Forced labour law doesn’t go far enough

By 
  • May 20, 2023

A new law requiring Canadian companies to report on possible forced labour in their supply chains is not good enough for Development and Peace-Caritas Canada, despite promises from federal Labour Minister Seamus O’Regan to follow up with a second law banning imports made with child and forced labour.

“At the end of the day, whenever you ban products, it doesn’t stop the slavery. It doesn’t stop the problematic,” said Development and Peace executive director Carl Hetu.

Because Canada represents such a small slice of the market for many products, Hetu foresees that companies will continue to use forced labour in products and raw materials destined for other markets.

Bill S-211 originated two years ago in the Senate, eventually gained government backing in the House of Commons and received royal assent May 11 as the Fighting Against Forced Labour and Child Labour in Supply Chains Act. Designed in large part to address sweatshop conditions in production of imported textiles, clothing and other manufactured goods, the act requires publicly listed companies to audit their supply chains and publicly report the risks of forced and child labour.

Development and Peace-Caritas Canada has objected that merely reporting possible labour violations falls short of forcing companies to eliminate it from the products they bring into Canada. The new law relies on consumers and investors to demand change of companies, but contains no penalties or other requirements that companies do anything about forced labour in their supply chains.

When it comes to mining, where Canadian companies have interests across the globe, the new legislation will be particularly meaningless, said Hetu.

“They (mining companies) don’t respect environmental rights, they don’t respect local communities, farming communities, peasant communities or aboriginal communities that make their living out of farming, fishing, traditional living,” he said. “Suddenly people are starting to get sick. They don’t know why. Then they discover this thing (mining) is going on. They go to see their government and they expose what’s going on and end up in jails. Some are killed, harassed. And the Canadian government says nothing.”

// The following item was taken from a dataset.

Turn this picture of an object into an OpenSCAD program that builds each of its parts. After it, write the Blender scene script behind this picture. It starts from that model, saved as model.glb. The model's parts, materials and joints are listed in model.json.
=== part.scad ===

Mining researcher and Congolese Jesuit Fr. Jacques Nzumbu concedes that S-211 is a “first step,” but “the first step is not what I was waiting for.”

Nzumbu doubts Canadian mining companies will commission truly independent or credible reports on their supply chains.

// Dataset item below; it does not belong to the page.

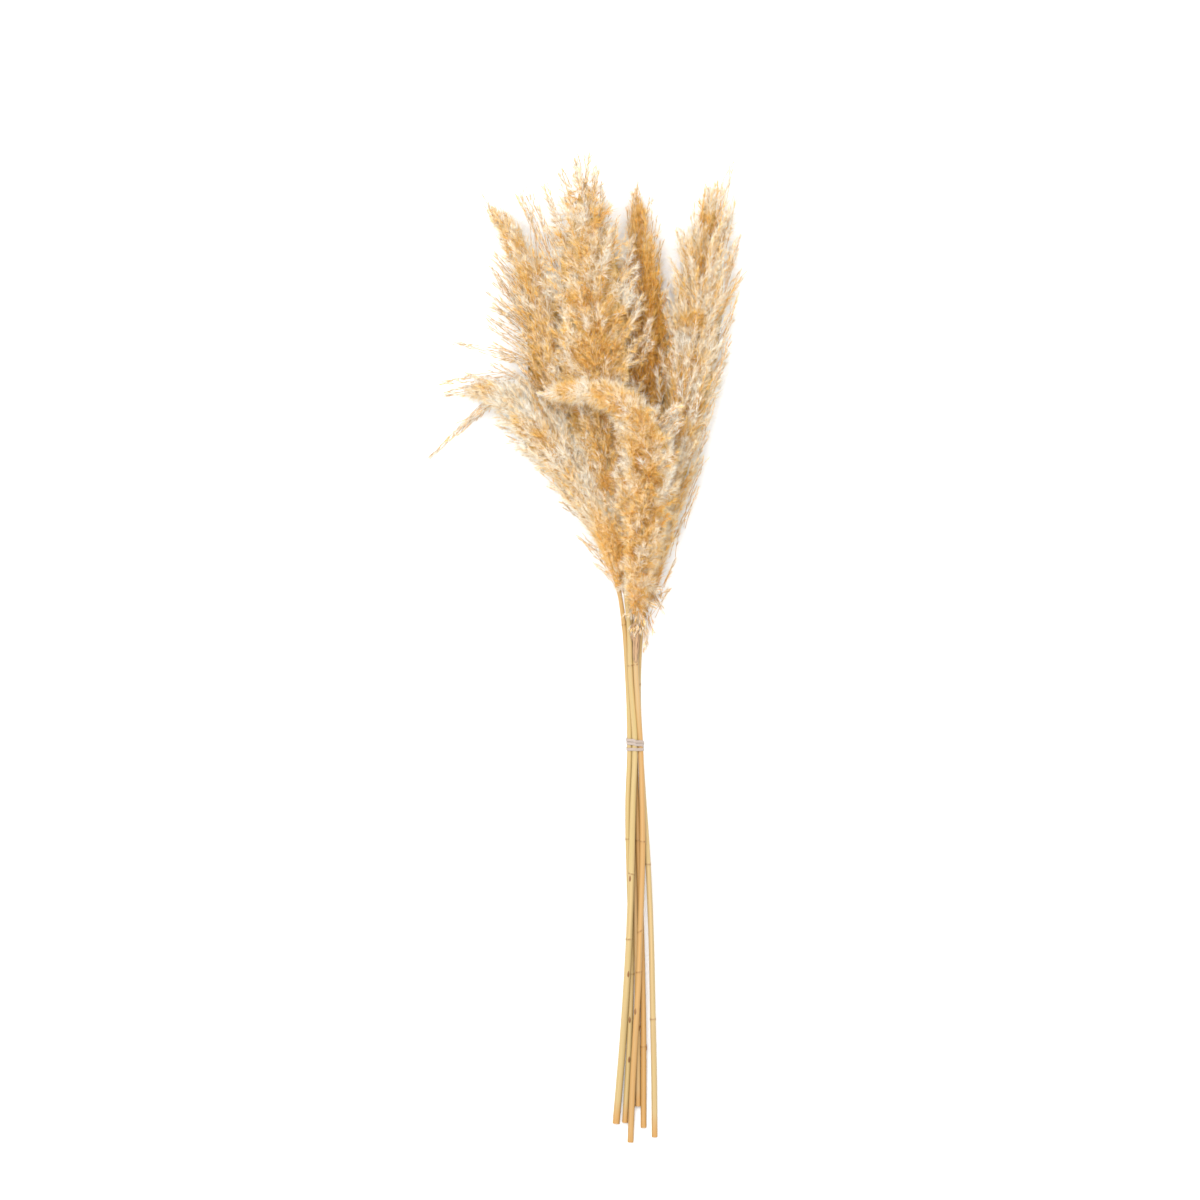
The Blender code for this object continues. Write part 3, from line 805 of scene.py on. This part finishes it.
CORE_FULLEST = 1.05  # how far a lump may swell it


def seed_template():
    """A closed three-sided spindle along Z from 0 to 1, a unit thick at its widest."""
    bm = bmesh.new()
    bmesh.ops.create_uvsphere(bm, u_segments=3, v_segments=3, radius=1.0)
    bmesh.ops.scale(bm, verts=bm.verts, vec=(1.0, 1.0, 0.5))
    bmesh.ops.translate(bm, verts=bm.verts, vec=(0.0, 0.0, 0.5))
    return template_arrays(bm)


def needle_template():
    """A closed three-sided needle along Z from 0 to 1, a unit thick at its root."""
    bm = bmesh.new()
    bmesh.ops.create_cone(bm, cap_ends=True, segments=3, radius1=1.0, radius2=0.0, depth=1.0)
    bmesh.ops.translate(bm, verts=bm.verts, vec=(0.0, 0.0, 0.5))
    bmesh.ops.remove_doubles(bm, verts=bm.verts, dist=0.0001)
    return template_arrays(bm)


def twig_template():
    """A closed three-sided tube along Z with a row of points at each whole height."""
    corners = [(math.cos(angle), math.sin(angle)) for angle in (0.0, 2.1, 4.2)]
    bm, _ = drawn_tube([[(*corner, row) for corner in corners] for row in range(BRANCH_ROWS)])
    return template_arrays(bm)


def template_arrays(bm):
    """The places and triangles of a small shape that is repeated many times."""
    bmesh.ops.triangulate(bm, faces=bm.faces)
    bm.verts.ensure_lookup_table()
    places = np.array([vertex.co[:] for vertex in bm.verts])
    faces = np.array([[vertex.index for vertex in face.verts] for face in bm.faces])
    bm.free()
    return places, faces


def repeated_mesh(name, faces, places, maps):
    """One mesh of many copies of a small shape, from each copy's places and map places."""
    copies, corners = places.shape[:2]
    shift = np.arange(copies)[:, None, None] * corners
    indices = (faces[None] + shift).reshape(-1).astype(np.int32)
    mesh = bpy.data.meshes.new(name)
    mesh.vertices.add(copies * corners)
    mesh.vertices.foreach_set("co", places.reshape(-1).astype(np.float32))
    mesh.loops.add(len(indices))
    mesh.loops.foreach_set("vertex_index", indices)
    mesh.polygons.add(len(indices) // 3)
    mesh.polygons.foreach_set("loop_start", np.arange(0, len(indices), 3, dtype=np.int32))
    layer = mesh.uv_layers.new(name=MAP)
    layer.uv.foreach_set("vector", maps.reshape(-1, 2)[indices].astype(np.float32).reshape(-1))
    mesh.update(calc_edges=True)
    mesh.validate()
    mesh.shade_smooth()
    return mesh


def spread_map(template, tints):
    """Map places for copies of a shape: U round the copy's tint, V from its root to its tip."""
    height = template[:, 2] / template[:, 2].max()
    across = np.arctan2(template[:, 1], template[:, 0]) / math.pi
    u = tints[:, None] + across[None] * MAP_WIDTH
    return np.stack((np.clip(u, 0.001, 0.999), np.broadcast_to(height, u.shape) * 0.98 + 0.01), -1)


def turned(directions, rolls):
    """Two directions square to each of the given ones, rolled round them."""
    helper = np.where(np.abs(directions[:, 2:3]) < 0.9, (0.0, 0.0, 1.0), (1.0, 0.0, 0.0))
    first = unit(np.cross(directions, helper))
    second = np.cross(directions, first)
    cosine, sine = np.cos(rolls)[:, None], np.sin(rolls)[:, None]
    return first * cosine + second * sine, second * cosine - first * sine


def grown_hairs(template, roots, directions, lengths, radii, bends, rng):
    """Places of bent spindles that stand on the given roots."""
    first, second = turned(directions, rng.uniform(0, 2 * math.pi, len(roots)))
    height = template[:, 2][None, :, None]
    bow = (height * height) * bends[:, None, None]
    along = roots[:, None] + directions[:, None] * height * lengths[:, None, None]
    sideways = first[:, None] * template[:, 0][None, :, None]
    sideways = sideways + second[:, None] * template[:, 1][None, :, None]
    places = along + sideways * radii[:, None, None] + first[:, None] * bow * lengths[:, None, None]
    return lifted(places, FLOOR_CLEARANCE)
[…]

“They don’t go on the ground in Congo,” he said.

Just before S-211 passed, O’Regan told a number of media outlets a second bill is in the works that by 2024 will eliminate forced labour from Canadian supply chains.

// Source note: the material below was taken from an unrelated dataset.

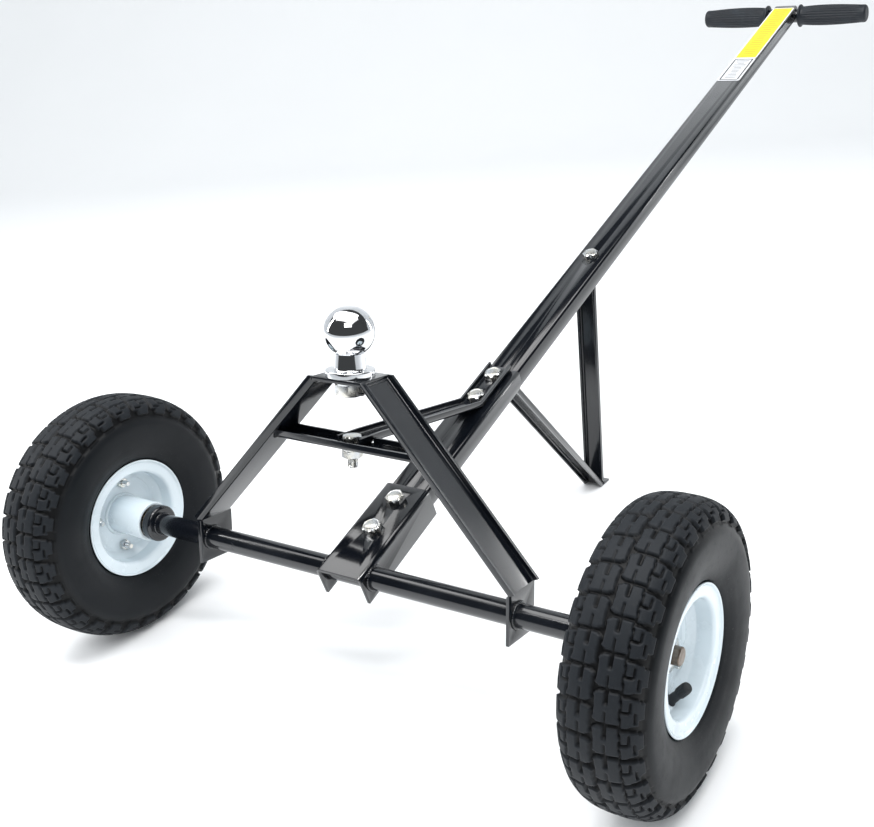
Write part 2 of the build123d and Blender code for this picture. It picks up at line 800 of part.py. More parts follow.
def hitch_ball():
    """Ball, flared neck, round flange and shank, drawn from the top plate's face up."""
    radius = ball_size / 2
    neck = ball_neck_diameter / 2
    top_radius = math.sqrt(radius ** 2 - ball_flat ** 2)
    neck_z = ball_rise - math.sqrt(radius ** 2 - neck ** 2)
    grip_length = top_plate_thickness + lock_washer_thickness + ball_nut_height + shank_past_nut
    shank = shank_diameter / 2
    edges = [
        Polyline((0, ball_rise + ball_flat), (top_radius, ball_rise + ball_flat)),
        ThreePointArc((top_radius, ball_rise + ball_flat), (radius, ball_rise), (neck, neck_z)),
        Polyline((neck, neck_z), (ball_neck_flare / 2, ball_flange_height),
                 (ball_flange_diameter / 2 - ball_flange_edge, ball_flange_height),
                 (ball_flange_diameter / 2, ball_flange_height - ball_flange_edge),
                 (ball_flange_diameter / 2, 0), (shank, 0), (shank, bolt_edge - grip_length),
                 (shank - bolt_edge, -grip_length), (0, -grip_length), (0, ball_rise + ball_flat)),
    ]
    solid = revolve(Plane.XZ * make_face(edges), axis=Axis.Z)
    return place_on_mast(Pos(0, 0, top_plate_up) * solid)


def ball_lock_washer():
    low = top_plate_under - lock_washer_thickness
    washer = ring(Vector(0, 0, low), UP, lock_washer_diameter / 2,
                  shank_diameter / 2 + slip_fit, lock_washer_thickness)
    split_cut = Pos(lock_washer_diameter / 2, 0, low + lock_washer_thickness / 2) * Rot(0, 30, 0) * Box(
        lock_washer_diameter, lock_washer_split, 2 * lock_washer_thickness)
    return place_on_mast(washer - split_cut)


def ball_nut():
    top = Vector(0, 0, top_plate_under - lock_washer_thickness)
    nut = hex_prism(top, -UP, ball_nut_flats, ball_nut_height)
    bore = rod(top, -UP, shank_diameter / 2 + slip_fit, ball_nut_height)
    return place_on_mast(nut - bore)


parts["hitch_ball"] = hitch_ball()
parts["ball_lock_washer"] = ball_lock_washer()
parts["ball_nut"] = ball_nut()


# ---- brace strap ----

def brace_strap():
    """A channel with its flanges up, from the crossbar's web to the top of the beams."""
    points = [on_mast(0, mast_back + strap_front, strap_up),
              on_mast(0, mast_back + strap_first_bend, strap_up),
              on_beam(0, strap_second_bend, lower_beam_top),
              on_beam(0, lower_beam_end, lower_beam_top)]
    section = channel(strap_width, strap_depth, strap_wall)
    shape = bent([section] * 3, points, -RIGHT)
    return drilled(shape, joint_stacks + [crossbar_stack])


parts["brace_strap"] = brace_strap()


# ---- stand ----

foot_bend = Vector(0, axle_y + foot_y, stand_wall)
front_bend = on_beam(0, front_leg_bend, handle_beam_under)
ground = Plane(origin=(0, 0, 0), z_dir=UP)


def stand_front_leg():
    """A tab under the beams, a channel down to the ground and a flat foot plate."""
    points = [on_beam(0, front_tab_start, handle_beam_under), front_bend, foot_bend,
              foot_bend + BACK * foot_length]
    tab = strip(stand_width, stand_wall)
    shape = bent([tab, channel(stand_width, stand_depth, stand_wall), tab], points, RIGHT)
    shape = split(shape, bisect_by=ground, keep=Keep.TOP)
    return drilled(shape, joint_stacks)


def stand_rear_leg():
    """A channel that stands on the foot plate and turns under the handle beam."""
    foot = Vector(0, axle_y + rear_leg_y, stand_wall)
    rise = (rear_leg_y + handle_beam_under * beam_sin) * beam_sin / beam_cos
    top = Vector(0, foot.Y, axle_height + rise + handle_beam_under * beam_cos)
    leg_section = Pos(0, stand_wall) * Rot(0, 0, 180) * channel(stand_width, stand_depth, stand_wall)
    shape = bent([leg_section, strip(stand_width, stand_wall)],
                 [foot, top, on_beam(0, rear_tab_end, handle_beam_under)], RIGHT)
    under_beam = Plane(origin=top, x_dir=RIGHT, z_dir=beam_up)
    shape = split(shape, bisect_by=under_beam, keep=Keep.BOTTOM)
    slope = (foot_bend - front_bend).cross(RIGHT)
    behind_front_leg = Plane(origin=foot_bend - slope.normalized() * weld_gap, x_dir=RIGHT, z_dir=slope)
    shape = split(shape, bisect_by=behind_front_leg, keep=Keep.BOTTOM)
    return drilled(shape, [stand_stack])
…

“The transparency measures in Bill S-211, coupled with the due diligence measures in coming government legislation, will ensure that Canada has the most effective legislation possible that not only identifies these goods, but has the teeth to act on them,” O’Regan’s press secretary Hartley Witten said in an email to The Register.

O’Regan’s mandate letter from Prime Minister Justin Trudeau tasks the minister with eradicating forced labour from Canadian supply chains.

“He remains committed to meeting this mandate letter commitment, and will do so by the end of 2024,” Witten said.

Importation of goods made with forced or child labour is already illegal under the Customs Act of 2020. The Canada Border Services Agency is responsible for enforcing Customs Tariff item no. 9897.00.00. In the only case the CBSA has acted on so far, a shipment of clothing made in China, suspected of being manufactured by forced Uyghur labour, was intercepted in Quebec in 2021. The importing company disputed the CBSA finding and eventually had the goods released.

“The CBSA works closely with Employment and Social Development Canada to identify goods coming into Canada that are suspected to have been produced by forced labour,” CBSA spokesperson Jacqueline Roby said in an email. “Specifically, ESDC conducts research and analysis of specific complaints that forced labour may exist in Canadian supply chains. The CBSA uses ESDC research and analysis of specific complaints or issues regarding forced labour to set verification priorities and enforcement targets.”

With companies reporting on themselves, ESDC should have more information to work with, but when it comes to mining Nzumbu wants to see truly independent, non-governmental, civil society organizations contributing to the supply chain reports.

“Don’t only accept what is published in Canada,” he said. “How can we build the profile of this company?”

After two years of lobbying government on the shortcomings of S-211, Hetu hesitates to call O’Regan’s promise of follow-up legislation a win for Development and Peace-Caritas Canada.

“I don’t think it’s a victory because we don’t go to the root cause,” he said.